Fast, Professional Delaware Corporation
- What is Incorporating?
Incorporating is the forming of a new corporation — a legal “person” which, while being composed of natural persons, exists completely separate from them. The internal affairs that govern a corporation are determined by the law of the state of incorporation. When forming a corporation, one has the opportunity to “forum shop” for the state with the most favorable business-friendly laws. These laws are rarely from the state where the owners happen to reside.
Over half of the Fortune 500 companies choose to incorporate in the State of Delaware. Some of the reasons these companies choose Delaware are:
- Delaware offers unique protection and predictability for stockholders and directors.

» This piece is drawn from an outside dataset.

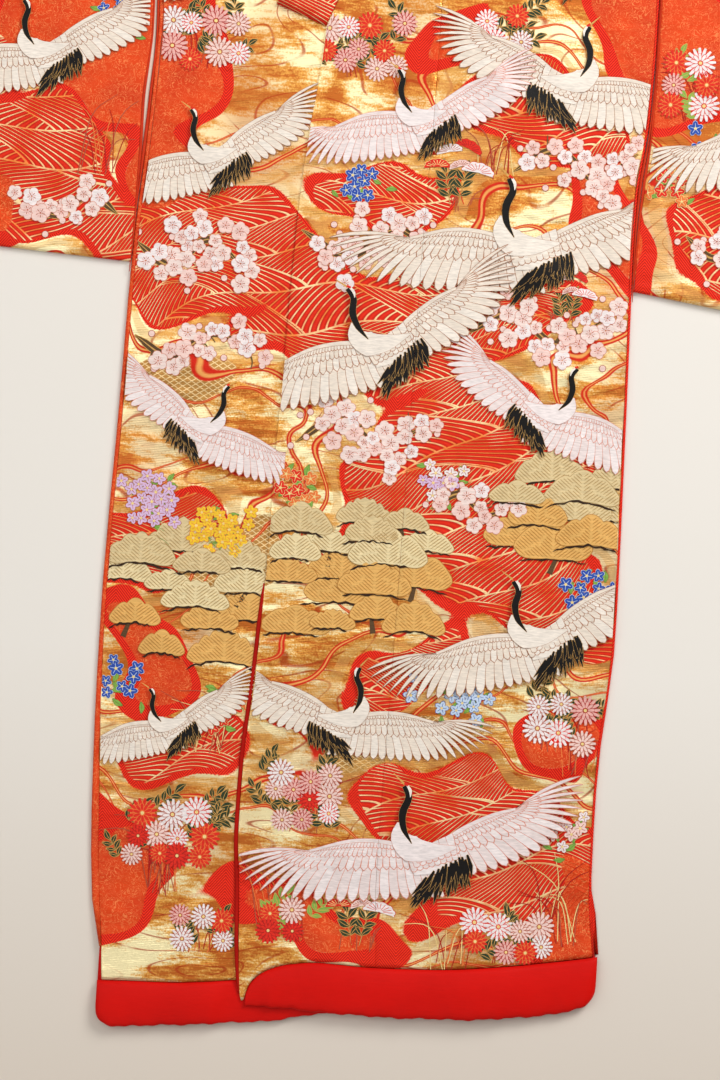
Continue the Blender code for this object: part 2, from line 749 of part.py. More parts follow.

- The U.S. Chamber of Commerce has rated Delaware the number one state for its litigation system in each of the past five years.
- Delaware courts were rated the most fair and competent at resolving business disputes.
C-Corporations vs. S-Corporations
- The Pre-Incorporation Decision
The C-corporation vs. S-corporation discussion should not impact your pre-incorporation decision.
There is no distinction between the Certificate of Incorporation for a C-corporation versus that for an S-corporation. Every corporation filed with any of the 50 US States starts out simply as a corporation.
Although many small business owners fear “Double Taxation”, there are some very compelling financial benefits of the C-corporation structure.
C-Corporation Financial Benefits:
- Low 15% corporate income tax on the first $50,000 of income (allowing more “working capital” to either remain in the company or pay off corporate debts)
- Dividend tax rate of 15% on distributions of after tax income to owners
- Ability to borrow money from the corporation by using promissory notes
- Optional election of a fiscal year
- Ability to shift profits and losses between years to “income average” and reduce taxes
- Ability to build up operating losses during first few years to offset future gains
- More tax deductions are possible (e.g. Medical Expense Reimbursement Plan)
- Net tax paid by owners may be much lower than that paid under a “Subchapter S” election
Consultants and the C-Corporation:
Although the C-corporation status is technically not available for Personal Service Corporations, consultants who would like the benefits of the low tax from a C-corporation can take advantage of a loophole in the C-corporation tax code.
A consulting business can, in fact, be classified as a C-corporation if at least 6% of the stock is issued to a “non-employee”. This can easily be accomplished by issuing 6% of the stock to a spouse or another trusted individual who does not work for the company.
The S-corporation is a vehicle that many business owners use to reduce the amount they contribute to Social Security and Medicaid. (Note: The S-corporation structure is not available to partnerships, which are taxed under “subchapter K”).
While part of the owner’s salary and bonuses are subject to self-employment tax, the remaining taxable income is deemed to be an “S-Distribution”. The S-Distribution is not subject to Medicaid and Social Security tax, only individual tax. This creates a huge loophole in the federal tax system, allowing business owners to reduce their employment tax burden by 3% or more.
- Choosing C-Corporation or S-Corporation
The Internal Revenue Code provides that a corporation filed with any U.S. state shall be taxed under “Subchapter C.” This essentially means that all corporations start out as C-corporations for tax purposes.
Should a corporation’s owners later wish to be taxed as an S-corporation, they would file a “Subchapter S” federal tax election (Form 2553) within 75 days of incorporating or within 75 days of the beginning of the calendar year. To do this, the corporation would need to have less than 100 owners, all of whom must be either U.S. Citizens or permanent resident aliens (“Green Card” holders). Once the “S” tax election is made, the return to be filed is the 1120 “S”, rather than the 1120. Whether or not you decide to be taxed as an S-corporation, your company is still a “General Corporation” in the eyes of the state of incorporation.
An LLC can also choose to be taxed as an S-corporation or as a C-corporation, rather than as a Partnership. To be taxed as an S-corporation, the LLC owners would need to file the IRS Form 2553. To be taxed as a C-corporation, they would need to file the IRS Form 8832.
A Note about Asset Protection:
We usually suggest that liabilities between separate businesses be “segregated.” For owners of small businesses, such as restaurants, it is usually best to own land through an LLC and lease that property to your active business, which is run as an S-corporation. This will prevent a judgment creditor of your business from being able to collect against your equity in the real estate.